The feedlot and now the ethanol plant provide a daily market for 7,000 bushels of barley and 3,000 bushels of wheat.

With grain prices rebounding sharply in recent years, Wildeman said many producers elsewhere in the Prairies have lost interest in setting up ethanol plants.

Interest could revive when grain prices fall. By then, he said, it may be too late for community-sized ethanol plants.

The rush is on because multi-nationals like Cargill and Archer Daniels Midland, who build mega-plants, have shown an interest in ethanol.

“They have the capital resources to build world scale plants that will take up the entire market,” said Wildeman. “If they do that, it’s over.”

One big plant could flood market

Wildeman said one plant producing 200 million litres of ethanol per year would effectively flood the western Canadian market and almost certainly end the chance to build community-scale ethanol plants. One community would host the plant and all others would be out of luck.
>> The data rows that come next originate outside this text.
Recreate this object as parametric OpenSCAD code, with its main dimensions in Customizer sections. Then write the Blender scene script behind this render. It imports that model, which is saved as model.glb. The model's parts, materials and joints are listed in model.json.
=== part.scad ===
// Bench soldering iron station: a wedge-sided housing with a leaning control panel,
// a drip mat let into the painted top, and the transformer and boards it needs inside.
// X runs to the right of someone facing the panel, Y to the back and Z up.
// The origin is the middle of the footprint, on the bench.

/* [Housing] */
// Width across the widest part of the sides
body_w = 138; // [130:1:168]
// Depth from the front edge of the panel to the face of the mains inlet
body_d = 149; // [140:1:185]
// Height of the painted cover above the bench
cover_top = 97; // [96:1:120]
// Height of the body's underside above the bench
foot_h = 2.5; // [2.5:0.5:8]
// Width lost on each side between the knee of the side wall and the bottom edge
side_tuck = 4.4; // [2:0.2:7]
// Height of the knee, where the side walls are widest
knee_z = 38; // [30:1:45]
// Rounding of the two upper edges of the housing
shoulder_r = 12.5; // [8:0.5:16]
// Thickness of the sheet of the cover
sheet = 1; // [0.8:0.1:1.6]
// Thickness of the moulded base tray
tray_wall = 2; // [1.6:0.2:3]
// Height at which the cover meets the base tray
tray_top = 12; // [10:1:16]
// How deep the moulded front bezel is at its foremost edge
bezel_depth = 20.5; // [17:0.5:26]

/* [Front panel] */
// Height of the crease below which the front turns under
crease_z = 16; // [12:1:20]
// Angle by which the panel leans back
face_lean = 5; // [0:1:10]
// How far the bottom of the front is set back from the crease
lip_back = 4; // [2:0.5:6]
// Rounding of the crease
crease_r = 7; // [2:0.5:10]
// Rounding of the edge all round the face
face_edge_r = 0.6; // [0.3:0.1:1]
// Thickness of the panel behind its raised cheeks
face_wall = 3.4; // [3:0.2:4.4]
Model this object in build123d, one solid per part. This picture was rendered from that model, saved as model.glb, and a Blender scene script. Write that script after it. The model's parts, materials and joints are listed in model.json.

Cargill Limited assistant vice-president Barb Isman said her company has no plans to establish ethanol production in Canada. Cargill recently constructed a large American plant and is waiting to see how that turns out before it considers future developments, she said.

Wildeman said it is up to the people of prairie towns to grasp their own future.

To set up their ethanol plant, local producers who owned the Pound-Maker feedlot sought out Mohawk and Saskatchewan Wheat Pool as investment partners. Wildeman and representatives of Mohawk and the pool consider Pound-Maker a success, although all say the facility needs to improve its efficiency to prove that ethanol can be economically produced.

Meanwhile, industry observers are watching the progress of the large Chatham plant for some answers about whether ethanol can be economically produced in Canada.

Agriculture Canada ethanol specialist Mark Stumborg said the Chatham plant also will test new technology that could make ethanol production much cheaper.

Then, ethanol may have a good future, since the cost of producing it might drop by as much as 40 percent, he said.